With the help of some more experienced growers who wrote about their experiences (like Paul Wheaton, the “duke of permaculture”), I figured out what to do. My son and I dug a 1-foot deep by 4-feet wide furrow down the length of the garden, setting aside the sod and soil for later. Into the trench went the cut-up limbs of the damaged birch trees that I’d had to take down at the end of winter, along with half-rotted and mostly-rotted logs (some from my property, others from the side of the road that I picked up and threw in the trunk of my Civic), and sticks from the brush pile. On top of that went all the leaves the girls and I raked, and on top of that went the dirt we’d dug, with all the sod clumps turned upside down and buried. Next I raked in a layer of compost, which I’d been building over the last two years with fruit and vegetable scraps, coffee grounds, grass clippings, and bedding from my chickens and my neighbors’ alpacas. Now I had what looked like a giant raised bed, but with its own built-in irrigation and soil generating system. I planted parsley, tomatoes, Swiss chard, and Brussels sprouts for my first bed, mulched them with straw, and watered. At this point I had spent a good number of hours digging, lugging, raking, and sweating, but I hadn’t spent a cent on lumber, soil, or fertilizer.

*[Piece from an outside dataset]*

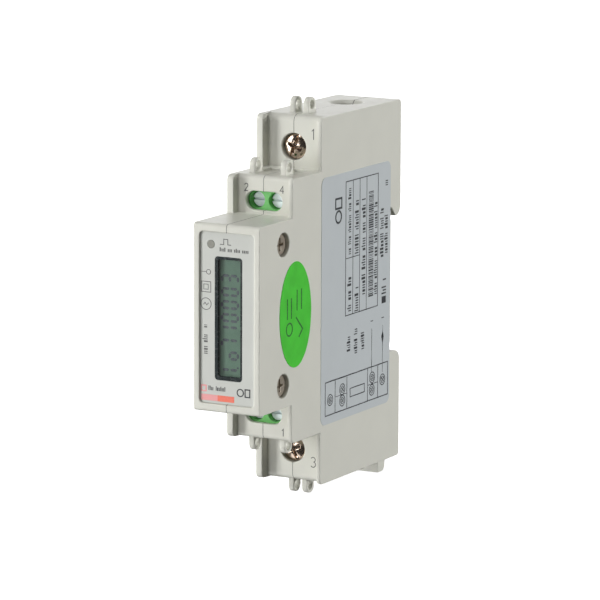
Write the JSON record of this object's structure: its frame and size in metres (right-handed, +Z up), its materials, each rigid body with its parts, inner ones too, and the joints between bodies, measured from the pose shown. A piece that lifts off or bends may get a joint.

We’ll see how it all turns out. I haven’t decided whether to border the bed with wood mulch or cardboard, and it will be interesting to see if this will all cut down on weeding as some articles say it will; but it is, for me, a happy experiment. That’s what learning sustainability is about, sometimes — not knowing what the future will bring, but being willing to try something new, to learn and adapt. It’s also about sharing knowledge and resources; I might not have found this potential solution if others hadn’t posted their own hugelkultur lessons online. So, in the spirit of adventure and community, see what new thing you can try to live in harmony with the planet. Good luck!